#### GIVEN EXERCISE
Beginning with the first line of the data below, extract each line up to and including the one containing "mirrored: bool = True". Copy them exactly and add nothing.

*****

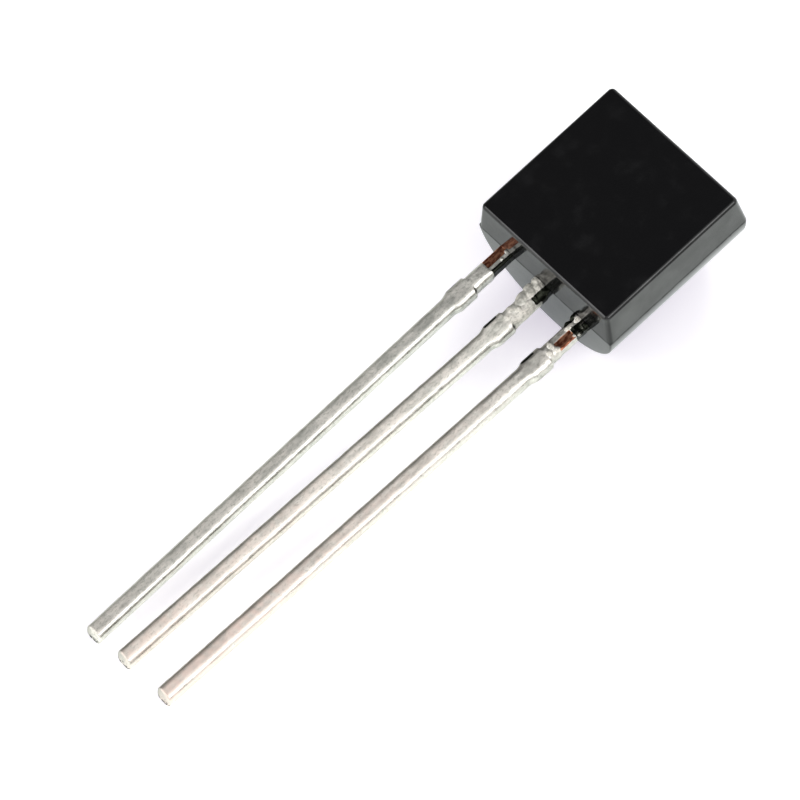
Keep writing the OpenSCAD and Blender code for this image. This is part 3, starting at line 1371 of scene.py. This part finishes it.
@dataclass(frozen=True)
class Softbox:
    """A square soft light that faces the part. Its direction is in package coordinates."""

    name: str
    towards: tuple[float, float, float]
    distance: float
    side: float
    radiance: float
    mirrored: bool = True

    def build(self, frame: PackageFrame) -> bpy.types.Object:
        """Makes the light.

        A face of area A and even radiance L gives pi * A * L watts. A light that isn't
        mirrored casts light and shadow, but shows no image of itself in glossy faces.

        Args:
            frame: The package's place.

        Returns:
            The light's object.
        """
        lamp = bpy.data.lights.new(self.name, "AREA")
        lamp.shape = "SQUARE"
        lamp.size = self.side
        lamp.energy = math.pi * self.side**2 * self.radiance
        back = Vector(frame.direction(self.towards)).normalized()
        light = bpy.data.objects.new(self.name, lamp)
        light.visible_glossy = self.mirrored
        light.location = back * self.distance
        light.rotation_mode = "QUATERNION"
        light.rotation_quaternion = back.to_track_quat("Z", "Y")
        bpy.context.scene.collection.objects.link(light)
        return light


@dataclass
class Studio:
    """A white floor under a dim ceiling, four softboxes and the camera."""

    floor_half: float = 1.5
    floor_tone: str = "#F4F6F2"
    floor_bounce: tuple[float, float, float] = (0.95, 0.99, 0.89)
    floor_glow: tuple[float, float, float] = (0.32, 0.27, 0.39)
    mirror_glow: tuple[float, float, float] = (0.365, 0.385, 0.45)
    strip_slant: float = 0.21
    strip_near: tuple[float, float] = (0.0034, 0.0042)
    strip_far: tuple[float, float] = (0.014, 0.018)
    strip_start: tuple[float, float] = (-0.008, -0.014)
    strip_end: tuple[float, float] = (-0.05, -0.07)
    strip_dark: float = 0.9
    shade_start: tuple[float, float] = (0.0024, 0.0034)
    shade_end: tuple[float, float] = (0.0042, 0.005)
    shade_dark: float = 0.31
    ceiling_axis: tuple[float, float, float] = (0.22, 0.5, 0.84)
    ceiling_spread: tuple[float, float] = (0.951, 0.743)
    ceiling_dark: float = 0.05
    ceiling_light: float = 0.9
    window: tuple[float, float, float] = (0.45, -0.89, 0.0)
    window_spread: tuple[float, float] = (-0.55, 0.3)
    window_light: tuple[float, float] = (0.44, 1.0)
    gap_across: tuple[float, float] = (-0.75, -0.93)
    gap_up: tuple[float, float] = (0.4, 0.28)
    gap_dark: float = 0.2
    azimuth: float = math.radians(-42.1062)
    elevation: float = math.radians(61.442)
    roll: float = math.radians(1.0542)
    aim: tuple[float, float, float] = (0.18587, 0.57669, 0.96285)
    distance: float = 182.026
    lens: float = 347.664
    clip: tuple[float, float] = (0.01, 10.0)
    softboxes: tuple[Softbox, ...] = (
        Softbox("softbox_left", (-0.5, 0.34, 0.8), 0.8, 0.4, 3.0),
        Softbox("softbox_low", (-0.84, 0.35, 0.42), 0.8, 0.6, 1.4),
        Softbox("softbox_right", (0.2, -0.68, 0.7), 0.8, 0.42, 3.2),
        Softbox("softbox_back", (0.68, 0.28, 0.68), 0.8, 0.29, 4.5, mirrored=False),
    )

    def mirrored_shade(self, tree: bpy.types.NodeTree) -> bpy.types.NodeSocket:
        """How dark the floor is in mirror images.

        A dark strip lies beside the body, and a dim one in front of its lead end. Their places
        are in row metres.

        Args:
            tree: The floor's node tree.

        Returns:
            A share that is 0 on the open floor.
        """
        where = add_node(tree, "TexCoord")
        place = add_node(tree, "SeparateXYZ", {0: where.outputs["Object"]})
        x, y = place.outputs["X"], place.outputs["Y"]
        slanted = calculate(tree, "ADD", x, calculate(tree, "MULTIPLY", y, self.strip_slant))
        beside = calculate(
            tree,
            "MULTIPLY",
            band(tree, y, self.strip_start, self.strip_end, self.strip_dark),
            band(tree, slanted, self.strip_near, self.strip_far),
        )
        before = band(tree, x, self.shade_start, self.shade_end, self.shade_dark)
        return calculate(tree, "MAXIMUM", beside, before)

    def floor(self) -> bpy.types.Object:
        """Makes the floor, a white card that shows the part's soft shadow.

        Its glow is seen by the camera and in mirror images only, and lights nothing. In mirror
        images it is cooler, and dim or dark beside the body.

        Returns:
            The floor.
        """
        h = self.floor_half
        corners = np.array([(-h, -h, 0), (h, -h, 0), (h, h, 0), (-h, h, 0)])
        floor = new_piece("floor", corners, [[0, 1, 2, 3]], np.zeros(1, bool))
        material, tree = new_material("white_card")
        path = add_node(tree, "LightPath")
        mirrored = path.outputs["Is Glossy Ray"]
        seen = calculate(
            tree,
            "MAXIMUM",
            path.outputs["Is Camera Ray"],
            calculate(tree, "MAXIMUM", mirrored, path.outputs["Is Transmission Ray"]),
        )
        dimmed = calculate(tree, "MULTIPLY", mirrored, self.mirrored_shade(tree))
        card = add_node(tree, "BsdfDiffuse", {"Color": srgb(self.floor_tone)})
        tone = blend_colours(tree, dimmed, (*self.floor_bounce, 1.0), (0.0, 0.0, 0.0, 1.0))
        bounce = add_node(tree, "BsdfDiffuse", {"Color": tone})
        strength = calculate(tree, "SUBTRACT", 1.0, dimmed)
        tint = blend_colours(tree, mirrored, (*self.floor_glow, 1.0), (*self.mirror_glow, 1.0))
        glow = add_node(tree, "Emission", {"Color": tint, "Strength": strength})
        shown = add_node(tree, "AddShader", {0: bounce.outputs[0], 1: glow.outputs[0]})
        surface = add_node(tree, "MixShader", {0: seen, 1: card.outputs[0], 2: shown.outputs[0]})
        add_node(tree, "OutputMaterial", {"Surface": surface.outputs[0]})
        floor.data.materials.append(material)
        return floor

    def surroundings(self, frame: PackageFrame) -> None:
        """Lights the world: bright all round, dim overhead where the flat face looks.

        The light grows with the angle from the dim direction, and towards the window, which
        stops short of the table. The camera sees plain white.

        Args:
            frame: The package's place.
        """
        world = bpy.data.worlds.new("studio")
        world.use_nodes = True
        tree = world.node_tree
        tree.nodes.clear()
        ceiling, window = (
            Vector(frame.direction(way)).normalized() for way in (self.ceiling_axis, self.window)
        )
        where = add_node(tree, "TexCoord")
        overhead, facing, across, up = (
            add_node(
                tree,
                "VectorMath",
                {0: where.outputs["Generated"], 1: direction},
                operation="DOT_PRODUCT",
            ).outputs["Value"]
            for direction in (ceiling, window, Vector(frame.axes[1]), Vector(frame.axes[2]))
        )
        open_sky = ramp(
            tree, overhead, self.ceiling_spread, (self.ceiling_dark, self.ceiling_light)
        )
        windowed = ramp(tree, facing, self.window_spread, self.window_light)
        below_window = calculate(
            tree,
            "MULTIPLY",
            ramp(tree, across, self.gap_across),
            ramp(tree, up, self.gap_up, (0.0, self.gap_dark)),
        )
        kept = calculate(tree, "SUBTRACT", 1.0, below_window)
        level = calculate(tree, "MULTIPLY", calculate(tree, "MULTIPLY", open_sky, windowed), kept)
        path = add_node(tree, "LightPath")
        room = add_node(tree, "Background", {"Color": (1.0, 1.0, 1.0, 1.0), "Strength": level})
        white = add_node(tree, "Background", {"Color": (1.0, 1.0, 1.0, 1.0), "Strength": 1.0})
        seen = add_node(
            tree,
            "MixShader",
            {0: path.outputs["Is Camera Ray"], 1: room.outputs[0], 2: white.outputs[0]},
        )
        add_node(tree, "OutputWorld", {"Surface": seen.outputs[0]})
        bpy.context.scene.world = world

    def camera(self) -> bpy.types.Object:
        """Makes the camera at the picture's angle, far off with a long lens.

        Its back points along (sin a cos e, -cos a cos e, sin e), with azimuth a and elevation
        e, and it is then rolled round that direction.

        Returns:
            The camera, which becomes the scene's.
        """
        cos_a, sin_a = math.cos(self.azimuth), math.sin(self.azimuth)
        cos_e, sin_e = math.cos(self.elevation), math.sin(self.elevation)
        back = Vector((sin_a * cos_e, -cos_a * cos_e, sin_e))
        level_up = Vector((-sin_a * sin_e, cos_a * sin_e, cos_e))
        right = level_up.cross(back)
        up = level_up * math.cos(self.roll) + right * math.sin(self.roll)
        turn = Matrix((up.cross(back), up, back)).transposed().to_4x4()
        data = bpy.data.cameras.new("camera")
        data.lens = self.lens
        data.clip_start, data.clip_end = self.clip
        camera = bpy.data.objects.new("camera", data)
        camera.matrix_world = Matrix.Translation(MM * (Vector(self.aim) + back * self.distance)) @ turn
        bpy.context.scene.collection.objects.link(camera)
        bpy.context.scene.camera = camera
        return camera

    def build(self, frame: PackageFrame) -> None:
        """Sets up the floor, the world, the lights and the camera.

        Args:
            frame: The package's place.
        """
        self.floor()
        self.surroundings(frame)
        for box in self.softboxes:
            box.build(frame)
        self.camera()
        bpy.context.scene.view_settings.view_transform = "Standard"


def clear_scene() -> None:
    """Removes what a new file starts with."""
    for thing in list(bpy.data.objects):
        bpy.data.objects.remove(thing)


def main() -> None:
    """Builds, dresses and lights the part.
    """
    logging.basicConfig(level=logging.INFO, format="%(name)s: %(message)s")
    clear_scene()
    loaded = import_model()
    body = MouldedBody()
    frame = PackageFrame.from_record(loaded["record"], body.flat_centre)
    shell = body.build(frame)
    body.dress(shell, frame)
    leads = Leads()
    pieces = leads.build(loaded["nodes"], frame)
    leads.dress(pieces, frame)
    sealed = SealedParts().dress(loaded["nodes"], frame)
    for piece in [shell, *pieces, *sealed]:
        LOG.info("%s has %d faces", piece.name, len(piece.data.polygons))
    Studio().build(frame)


if __name__ == "__main__":
    main()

*****

#### COMPLETED TASK
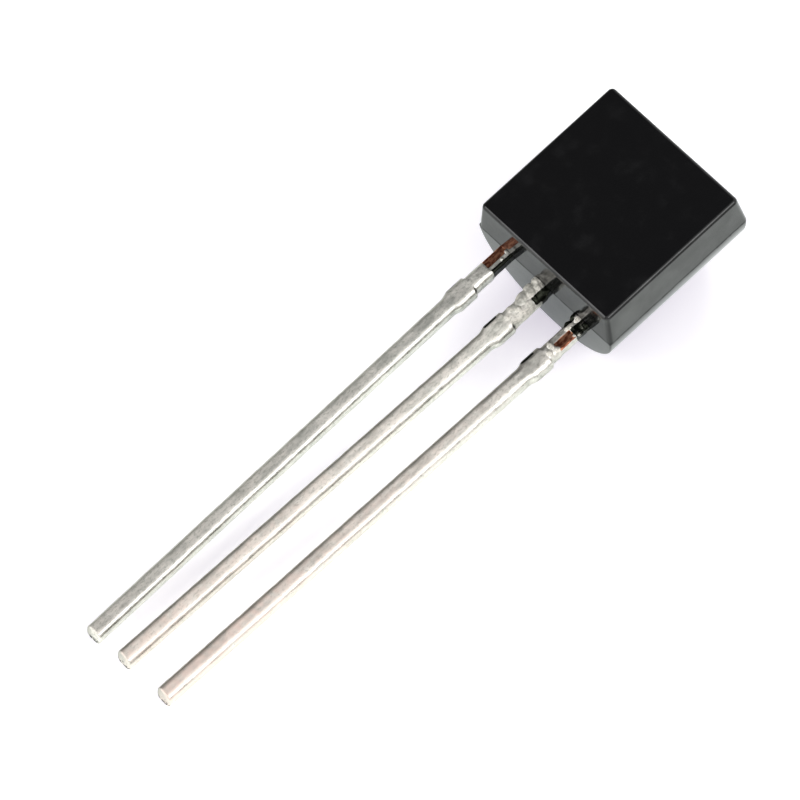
Keep writing the OpenSCAD and Blender code for this image. This is part 3, starting at line 1371 of scene.py. This part finishes it.
@dataclass(frozen=True)
class Softbox:
    """A square soft light that faces the part. Its direction is in package coordinates."""

    name: str
    towards: tuple[float, float, float]
    distance: float
    side: float
    radiance: float
    mirrored: bool = True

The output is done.